▶ _STATED PROBLEM_
Copy the data below exactly.

▶ _GIVEN INFORMATION_

************

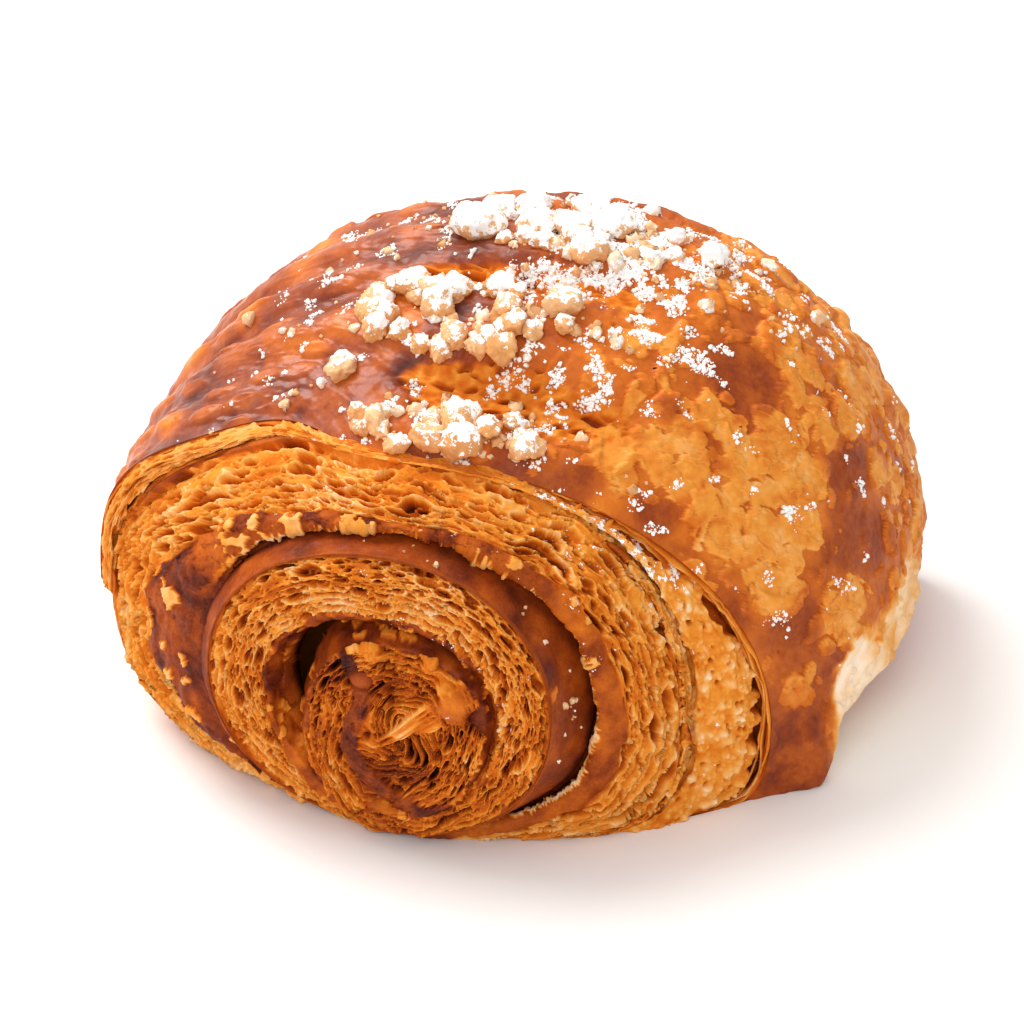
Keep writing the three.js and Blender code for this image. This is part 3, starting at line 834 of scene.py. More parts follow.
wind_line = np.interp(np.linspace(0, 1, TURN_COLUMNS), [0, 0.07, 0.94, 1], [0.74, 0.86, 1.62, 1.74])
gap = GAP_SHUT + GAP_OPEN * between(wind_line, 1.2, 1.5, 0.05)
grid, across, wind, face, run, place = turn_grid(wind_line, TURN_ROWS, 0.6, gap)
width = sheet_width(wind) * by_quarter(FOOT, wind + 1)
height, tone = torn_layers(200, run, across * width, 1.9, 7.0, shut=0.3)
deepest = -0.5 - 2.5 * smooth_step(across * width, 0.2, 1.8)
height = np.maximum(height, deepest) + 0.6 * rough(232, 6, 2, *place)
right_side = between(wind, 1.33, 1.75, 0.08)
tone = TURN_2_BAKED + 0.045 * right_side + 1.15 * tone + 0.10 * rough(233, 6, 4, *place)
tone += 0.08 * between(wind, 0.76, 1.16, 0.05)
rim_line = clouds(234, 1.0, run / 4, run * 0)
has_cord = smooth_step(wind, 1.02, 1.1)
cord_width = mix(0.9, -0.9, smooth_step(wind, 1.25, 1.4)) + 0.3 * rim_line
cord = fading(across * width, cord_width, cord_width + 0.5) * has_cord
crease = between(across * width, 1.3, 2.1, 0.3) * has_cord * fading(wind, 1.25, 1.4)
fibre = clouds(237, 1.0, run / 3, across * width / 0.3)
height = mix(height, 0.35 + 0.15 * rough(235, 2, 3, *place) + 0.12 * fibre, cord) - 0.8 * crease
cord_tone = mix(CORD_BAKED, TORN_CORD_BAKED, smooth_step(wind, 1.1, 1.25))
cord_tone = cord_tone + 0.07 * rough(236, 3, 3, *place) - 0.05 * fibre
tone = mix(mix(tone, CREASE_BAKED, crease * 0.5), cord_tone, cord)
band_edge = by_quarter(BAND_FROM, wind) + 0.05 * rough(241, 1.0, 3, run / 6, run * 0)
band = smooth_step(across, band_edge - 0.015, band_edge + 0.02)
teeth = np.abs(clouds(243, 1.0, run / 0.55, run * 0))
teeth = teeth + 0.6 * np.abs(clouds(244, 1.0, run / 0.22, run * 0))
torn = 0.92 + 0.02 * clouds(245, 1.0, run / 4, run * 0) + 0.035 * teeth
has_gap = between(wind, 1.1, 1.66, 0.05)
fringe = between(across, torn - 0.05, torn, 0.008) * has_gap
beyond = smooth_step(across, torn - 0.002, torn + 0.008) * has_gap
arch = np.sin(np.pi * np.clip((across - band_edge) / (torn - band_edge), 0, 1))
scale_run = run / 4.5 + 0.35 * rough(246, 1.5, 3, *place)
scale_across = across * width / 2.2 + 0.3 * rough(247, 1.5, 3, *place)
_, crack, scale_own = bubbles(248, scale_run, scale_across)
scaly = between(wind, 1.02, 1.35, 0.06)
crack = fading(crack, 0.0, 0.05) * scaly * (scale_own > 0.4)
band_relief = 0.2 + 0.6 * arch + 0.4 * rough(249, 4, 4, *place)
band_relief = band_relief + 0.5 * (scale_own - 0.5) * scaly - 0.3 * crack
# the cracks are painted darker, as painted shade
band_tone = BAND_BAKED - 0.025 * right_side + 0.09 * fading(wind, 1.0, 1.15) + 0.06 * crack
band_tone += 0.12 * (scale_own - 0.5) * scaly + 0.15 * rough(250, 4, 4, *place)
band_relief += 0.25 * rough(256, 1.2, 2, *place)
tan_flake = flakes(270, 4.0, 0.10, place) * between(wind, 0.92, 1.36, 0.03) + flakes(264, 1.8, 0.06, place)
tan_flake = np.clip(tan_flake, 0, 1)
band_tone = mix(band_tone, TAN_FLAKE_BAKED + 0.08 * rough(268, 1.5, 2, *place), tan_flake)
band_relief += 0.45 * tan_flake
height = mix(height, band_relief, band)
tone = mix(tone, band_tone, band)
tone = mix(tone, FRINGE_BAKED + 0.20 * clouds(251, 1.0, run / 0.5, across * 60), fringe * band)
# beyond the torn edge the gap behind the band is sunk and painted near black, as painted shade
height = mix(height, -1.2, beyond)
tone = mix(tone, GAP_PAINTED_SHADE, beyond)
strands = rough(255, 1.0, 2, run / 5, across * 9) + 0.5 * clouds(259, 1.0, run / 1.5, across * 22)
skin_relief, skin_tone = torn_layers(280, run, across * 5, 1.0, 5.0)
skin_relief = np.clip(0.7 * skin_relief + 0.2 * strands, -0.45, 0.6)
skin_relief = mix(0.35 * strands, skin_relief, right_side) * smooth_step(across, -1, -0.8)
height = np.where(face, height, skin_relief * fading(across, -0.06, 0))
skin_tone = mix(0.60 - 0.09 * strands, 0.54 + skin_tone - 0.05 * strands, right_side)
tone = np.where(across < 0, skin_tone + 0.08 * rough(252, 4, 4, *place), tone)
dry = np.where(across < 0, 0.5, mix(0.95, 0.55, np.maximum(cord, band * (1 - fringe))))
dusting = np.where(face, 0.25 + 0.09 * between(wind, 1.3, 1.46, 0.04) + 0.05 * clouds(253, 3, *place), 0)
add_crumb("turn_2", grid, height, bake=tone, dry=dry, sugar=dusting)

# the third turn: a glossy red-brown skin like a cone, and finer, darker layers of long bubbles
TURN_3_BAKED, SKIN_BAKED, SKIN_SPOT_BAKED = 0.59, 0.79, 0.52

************

▶ _RESULT FOR THIS EXERCISE_
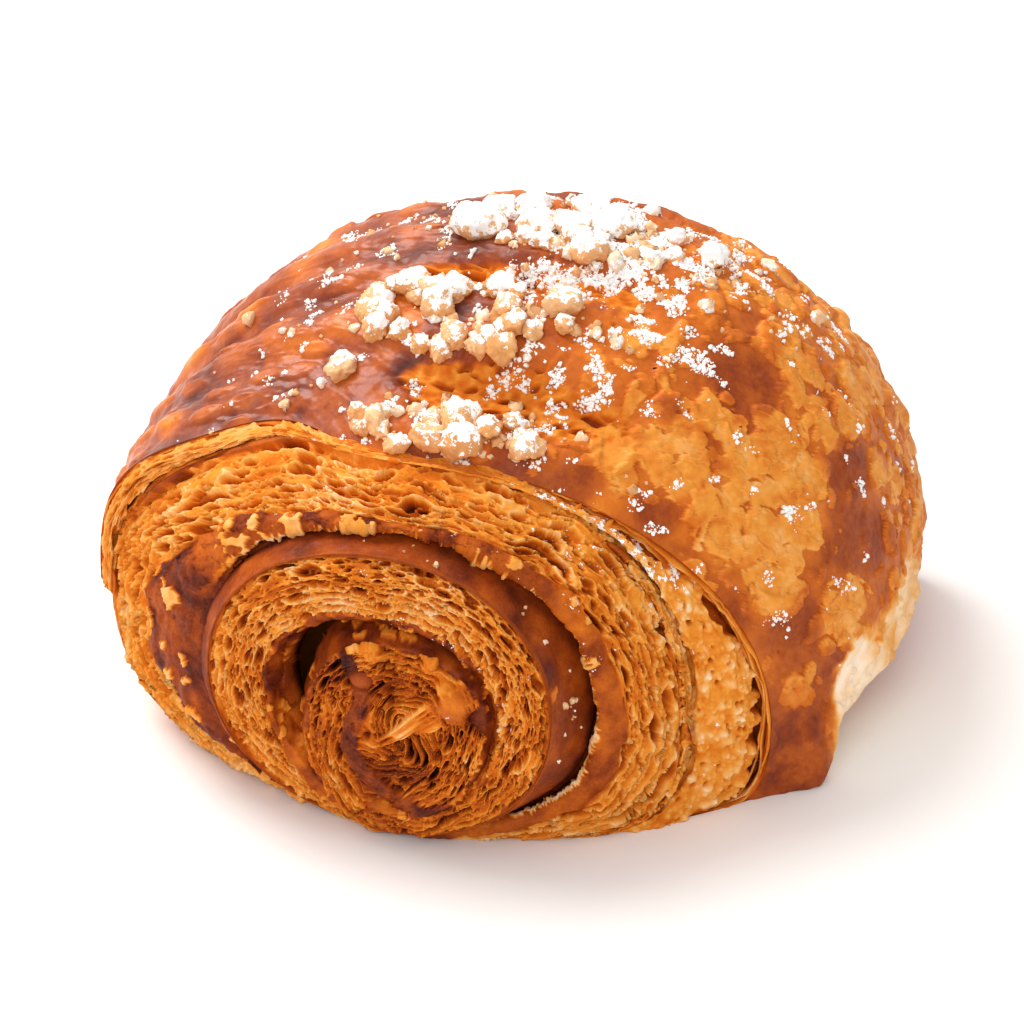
Keep writing the three.js and Blender code for this image. This is part 3, starting at line 834 of scene.py. More parts follow.
wind_line = np.interp(np.linspace(0, 1, TURN_COLUMNS), [0, 0.07, 0.94, 1], [0.74, 0.86, 1.62, 1.74])
gap = GAP_SHUT + GAP_OPEN * between(wind_line, 1.2, 1.5, 0.05)
grid, across, wind, face, run, place = turn_grid(wind_line, TURN_ROWS, 0.6, gap)
width = sheet_width(wind) * by_quarter(FOOT, wind + 1)
height, tone = torn_layers(200, run, across * width, 1.9, 7.0, shut=0.3)
deepest = -0.5 - 2.5 * smooth_step(across * width, 0.2, 1.8)
height = np.maximum(height, deepest) + 0.6 * rough(232, 6, 2, *place)
right_side = between(wind, 1.33, 1.75, 0.08)
tone = TURN_2_BAKED + 0.045 * right_side + 1.15 * tone + 0.10 * rough(233, 6, 4, *place)
tone += 0.08 * between(wind, 0.76, 1.16, 0.05)
rim_line = clouds(234, 1.0, run / 4, run * 0)
has_cord = smooth_step(wind, 1.02, 1.1)
cord_width = mix(0.9, -0.9, smooth_step(wind, 1.25, 1.4)) + 0.3 * rim_line
cord = fading(across * width, cord_width, cord_width + 0.5) * has_cord
crease = between(across * width, 1.3, 2.1, 0.3) * has_cord * fading(wind, 1.25, 1.4)
fibre = clouds(237, 1.0, run / 3, across * width / 0.3)
height = mix(height, 0.35 + 0.15 * rough(235, 2, 3, *place) + 0.12 * fibre, cord) - 0.8 * crease
cord_tone = mix(CORD_BAKED, TORN_CORD_BAKED, smooth_step(wind, 1.1, 1.25))
cord_tone = cord_tone + 0.07 * rough(236, 3, 3, *place) - 0.05 * fibre
tone = mix(mix(tone, CREASE_BAKED, crease * 0.5), cord_tone, cord)
band_edge = by_quarter(BAND_FROM, wind) + 0.05 * rough(241, 1.0, 3, run / 6, run * 0)
band = smooth_step(across, band_edge - 0.015, band_edge + 0.02)
teeth = np.abs(clouds(243, 1.0, run / 0.55, run * 0))
teeth = teeth + 0.6 * np.abs(clouds(244, 1.0, run / 0.22, run * 0))
torn = 0.92 + 0.02 * clouds(245, 1.0, run / 4, run * 0) + 0.035 * teeth
has_gap = between(wind, 1.1, 1.66, 0.05)
fringe = between(across, torn - 0.05, torn, 0.008) * has_gap
beyond = smooth_step(across, torn - 0.002, torn + 0.008) * has_gap
arch = np.sin(np.pi * np.clip((across - band_edge) / (torn - band_edge), 0, 1))
scale_run = run / 4.5 + 0.35 * rough(246, 1.5, 3, *place)
scale_across = across * width / 2.2 + 0.3 * rough(247, 1.5, 3, *place)
_, crack, scale_own = bubbles(248, scale_run, scale_across)
scaly = between(wind, 1.02, 1.35, 0.06)
crack = fading(crack, 0.0, 0.05) * scaly * (scale_own > 0.4)
band_relief = 0.2 + 0.6 * arch + 0.4 * rough(249, 4, 4, *place)
band_relief = band_relief + 0.5 * (scale_own - 0.5) * scaly - 0.3 * crack
# the cracks are painted darker, as painted shade
band_tone = BAND_BAKED - 0.025 * right_side + 0.09 * fading(wind, 1.0, 1.15) + 0.06 * crack
band_tone += 0.12 * (scale_own - 0.5) * scaly + 0.15 * rough(250, 4, 4, *place)
band_relief += 0.25 * rough(256, 1.2, 2, *place)
tan_flake = flakes(270, 4.0, 0.10, place) * between(wind, 0.92, 1.36, 0.03) + flakes(264, 1.8, 0.06, place)
tan_flake = np.clip(tan_flake, 0, 1)
band_tone = mix(band_tone, TAN_FLAKE_BAKED + 0.08 * rough(268, 1.5, 2, *place), tan_flake)
band_relief += 0.45 * tan_flake
height = mix(height, band_relief, band)
tone = mix(tone, band_tone, band)
tone = mix(tone, FRINGE_BAKED + 0.20 * clouds(251, 1.0, run / 0.5, across * 60), fringe * band)
# beyond the torn edge the gap behind the band is sunk and painted near black, as painted shade
height = mix(height, -1.2, beyond)
tone = mix(tone, GAP_PAINTED_SHADE, beyond)
strands = rough(255, 1.0, 2, run / 5, across * 9) + 0.5 * clouds(259, 1.0, run / 1.5, across * 22)
skin_relief, skin_tone = torn_layers(280, run, across * 5, 1.0, 5.0)
skin_relief = np.clip(0.7 * skin_relief + 0.2 * strands, -0.45, 0.6)
skin_relief = mix(0.35 * strands, skin_relief, right_side) * smooth_step(across, -1, -0.8)
height = np.where(face, height, skin_relief * fading(across, -0.06, 0))
skin_tone = mix(0.60 - 0.09 * strands, 0.54 + skin_tone - 0.05 * strands, right_side)
tone = np.where(across < 0, skin_tone + 0.08 * rough(252, 4, 4, *place), tone)
dry = np.where(across < 0, 0.5, mix(0.95, 0.55, np.maximum(cord, band * (1 - fringe))))
dusting = np.where(face, 0.25 + 0.09 * between(wind, 1.3, 1.46, 0.04) + 0.05 * clouds(253, 3, *place), 0)
add_crumb("turn_2", grid, height, bake=tone, dry=dry, sugar=dusting)

# the third turn: a glossy red-brown skin like a cone, and finer, darker layers of long bubbles
TURN_3_BAKED, SKIN_BAKED, SKIN_SPOT_BAKED = 0.59, 0.79, 0.52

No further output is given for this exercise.